◆ **WHAT IS REQUIRED**: Determine the number of lines containing the word "that". Reply with it and nothing else.
[Start RAW DATA]
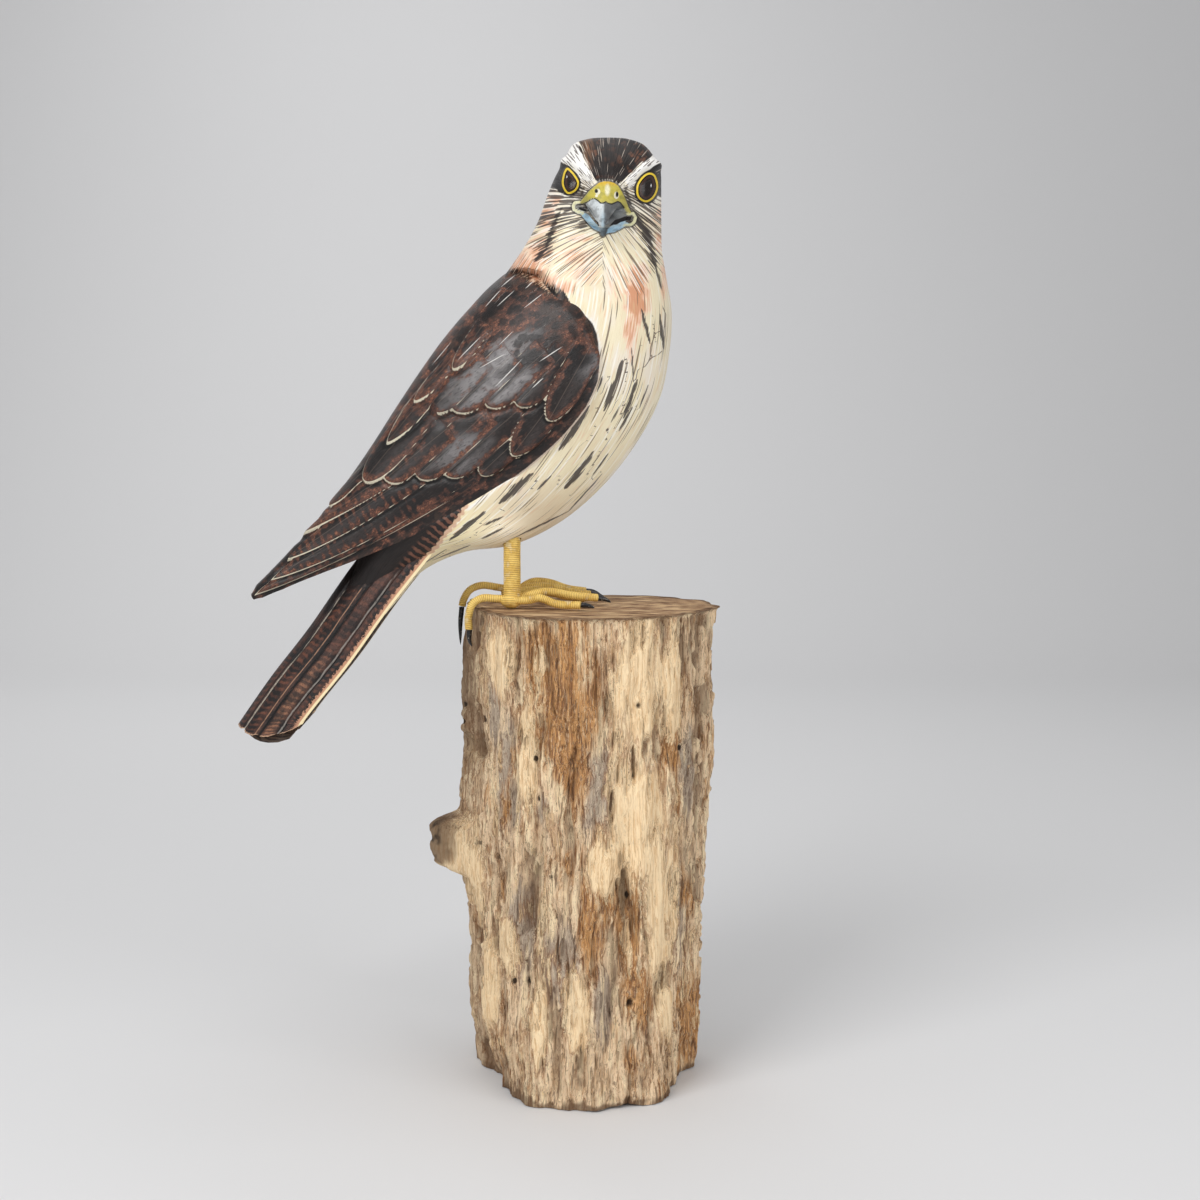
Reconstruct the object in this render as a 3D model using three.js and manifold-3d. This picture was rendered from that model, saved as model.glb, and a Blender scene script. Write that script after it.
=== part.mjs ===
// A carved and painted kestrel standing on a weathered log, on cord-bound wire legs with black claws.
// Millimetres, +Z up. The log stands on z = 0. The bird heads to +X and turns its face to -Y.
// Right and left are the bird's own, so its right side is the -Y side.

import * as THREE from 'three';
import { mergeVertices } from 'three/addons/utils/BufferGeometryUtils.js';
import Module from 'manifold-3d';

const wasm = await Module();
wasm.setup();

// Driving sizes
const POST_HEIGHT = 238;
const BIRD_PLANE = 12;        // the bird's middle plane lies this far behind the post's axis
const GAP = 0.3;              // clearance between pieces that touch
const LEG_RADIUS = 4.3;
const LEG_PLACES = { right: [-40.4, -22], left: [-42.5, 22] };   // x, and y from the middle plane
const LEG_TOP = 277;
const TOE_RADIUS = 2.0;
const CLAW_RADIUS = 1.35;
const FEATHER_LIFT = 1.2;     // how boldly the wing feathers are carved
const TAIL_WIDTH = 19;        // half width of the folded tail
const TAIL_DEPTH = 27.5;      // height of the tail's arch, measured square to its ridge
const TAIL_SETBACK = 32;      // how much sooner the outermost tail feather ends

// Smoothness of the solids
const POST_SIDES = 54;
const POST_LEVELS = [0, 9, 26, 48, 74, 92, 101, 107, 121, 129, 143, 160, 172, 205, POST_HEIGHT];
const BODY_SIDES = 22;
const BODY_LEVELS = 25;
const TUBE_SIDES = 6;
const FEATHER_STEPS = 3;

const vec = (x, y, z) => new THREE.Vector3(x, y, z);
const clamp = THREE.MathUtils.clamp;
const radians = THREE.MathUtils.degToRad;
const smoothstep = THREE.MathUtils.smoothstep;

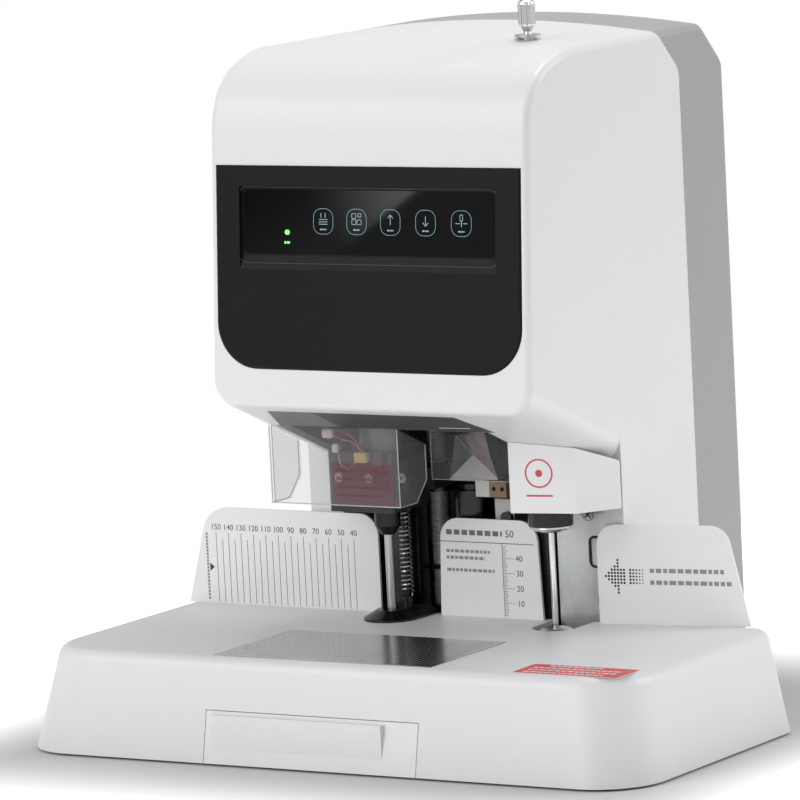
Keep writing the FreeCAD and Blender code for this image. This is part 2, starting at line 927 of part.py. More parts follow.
[End RAW DATA]
◆ **RESULT**: 2